Melarang Poligami...?
Indonesia kembali hangat. Topik yang muncul berkali-kali di media cetak dan elektronik kali ini cukup menarik diperbincangkan –apalagi dipergunjingkan-, keduanya terkait dengan tokoh nasional, yang sama-sama dikenal masyarakat Indonesia. Aa Gym dan Yahya Zaini. Berita mengenai kedua pibadi tersebut seakan silih berganti menjadi headline dalam tiap media, baik televisi maupun surat kabar.
Meskipun persoalan keduanya sangat berbeda sama sekali, karena nama yang pertama menjadi sorotan sebab melakukan hal yang “dibolehkan” agama, tetapi dikecam masyarakat, sedangkan nama kedua melakukan perbuatan yang jelas-jelas dilarang agama, tetapi menjadi sarana yang empuk bagi lawan-lawan politik yang bersangkutan untuk menjatuhkan posisinya di DPR maupun partainya sendiri.

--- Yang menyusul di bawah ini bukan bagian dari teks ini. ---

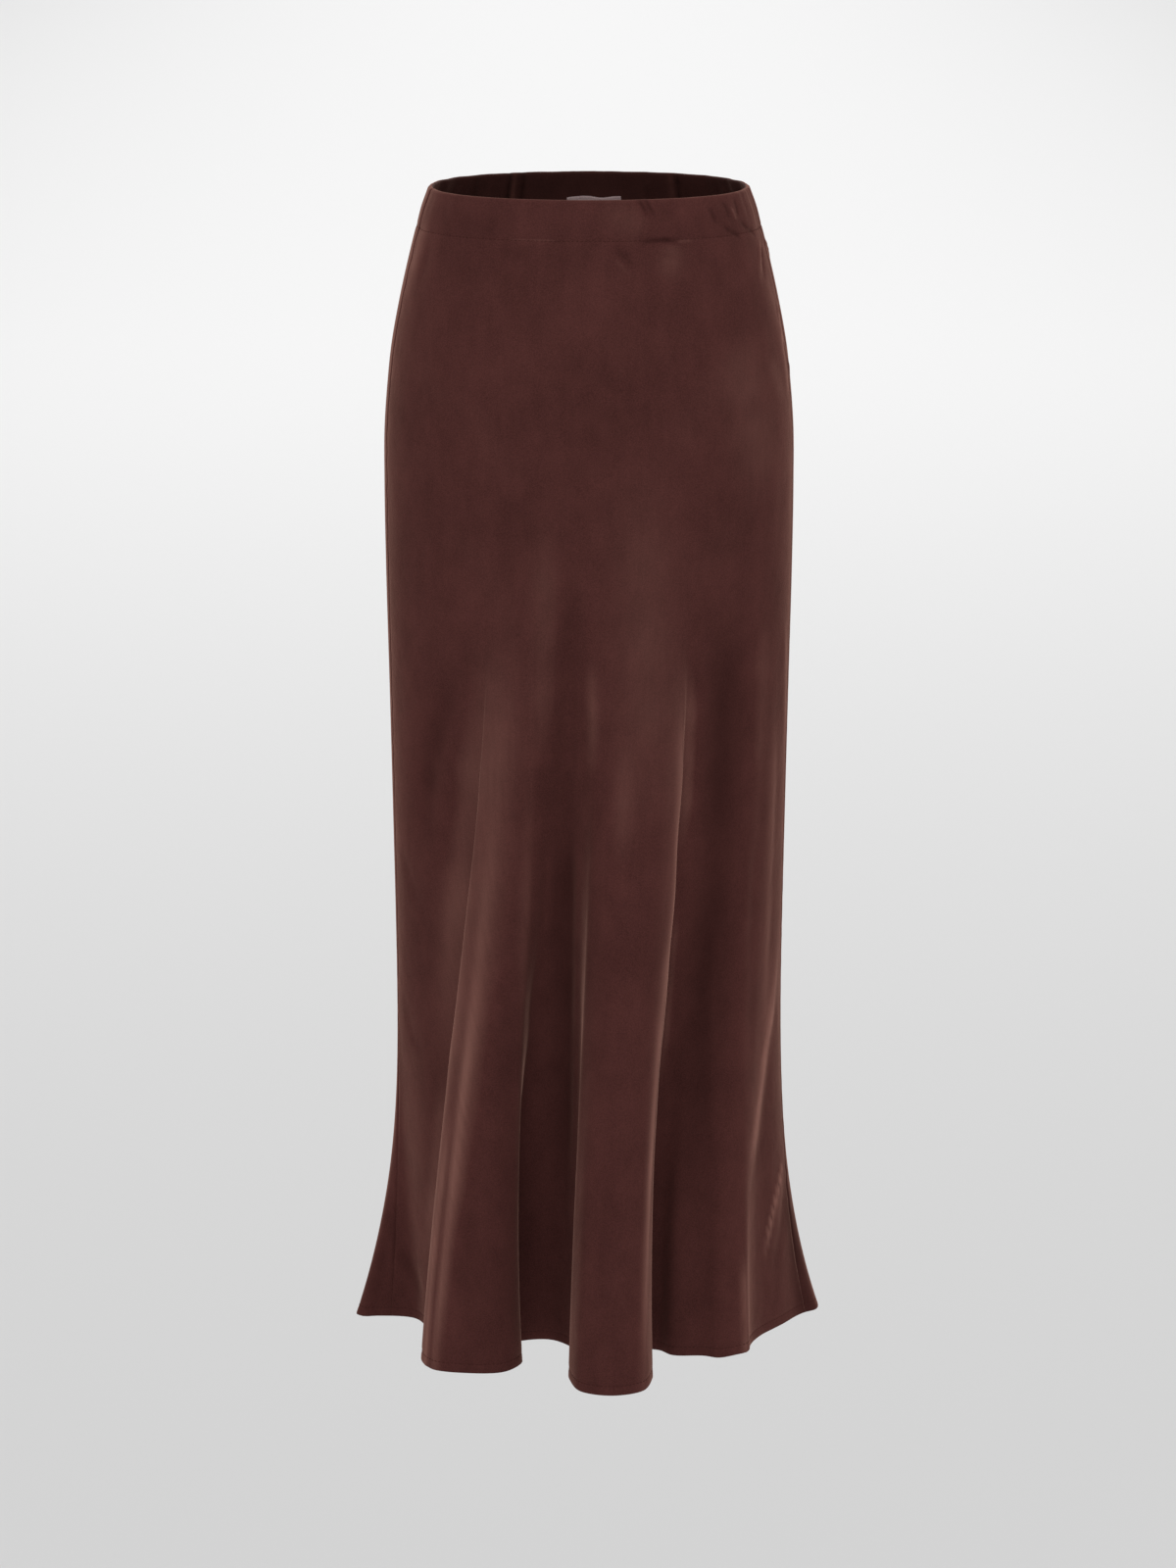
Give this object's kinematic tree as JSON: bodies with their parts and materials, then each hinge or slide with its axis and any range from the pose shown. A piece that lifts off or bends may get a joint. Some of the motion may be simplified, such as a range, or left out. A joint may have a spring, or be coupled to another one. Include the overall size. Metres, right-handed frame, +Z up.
{
  "type": "slip skirt",
  "caption": "Long bias-cut satin slip skirt, filled out as worn, with an elastic waist casing, side seams and a hem that falls in deep flutes.",
  "frame": {"origin": "middle of the waist opening, level with the top edge", "axes": "+Z up out of the waist, -Y to the front of the skirt, -X to the wearer's right side"},
  "size_m": [0.3846, 0.3402, 0.938],
  "materials": {
    "satin": "sand-washed satin in dark brown with a soft reddish sheen",
    "casing": "duller inner side of the same brown satin",
    "label": "plain pinkish grey woven tape, blank"
  },
  "bodies": {
    "root": {"front_panel": "satin", "back_panel": "satin", "waist_casing_front": "casing", "waist_casing_back": "casing", "waist_label": "label"}
  },
  "joints": []
}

Agaknya setiap orang kini berlomba-lomba memberikan komentar-komentarnya atas hal tersebut. Terlebih pada persoalan yang sedang menimpa Aa Gym. Banyak pihak yang –diminta atau tidak- turut bersuara mengecam maupun menyatakan mahfum terhadap tindakan poligami da’i dari Bandung tersebut. Dan ternyata itu secara otomatis memantik reaksi, tak tanggung-tanggung dari Sang Jenderal, Presiden negara kita tercinta ini. Bahkan Sang Jenderal sampai mengeluarkan wacana untuk merevisi Peraturan Pemerintah –bukan Undang-undang- tentang perkawinan, dan berniat melarang poligami secara keseluruhan. Apakah itu merupakan tindakan reaktif yang wajar? Atau cuma pengalih persoalan dari Sang Jenderal saja, yang ingin agar masyarakat melupakan dan mengalihkan berbagai persoalan yang timbul akibat keputusan-keputusannya, sehingga secara terpadu dan terarah, masyarakat perlahan mengalihkan pemikirannya kepada persoalan poligami. Dengan mengenyampingkan kesalahan dan tindakan yang tidak perlu atau tidak layak dilakukan dalam masa pemerintahan Sang Jenderal tersebut. Siapa tahu????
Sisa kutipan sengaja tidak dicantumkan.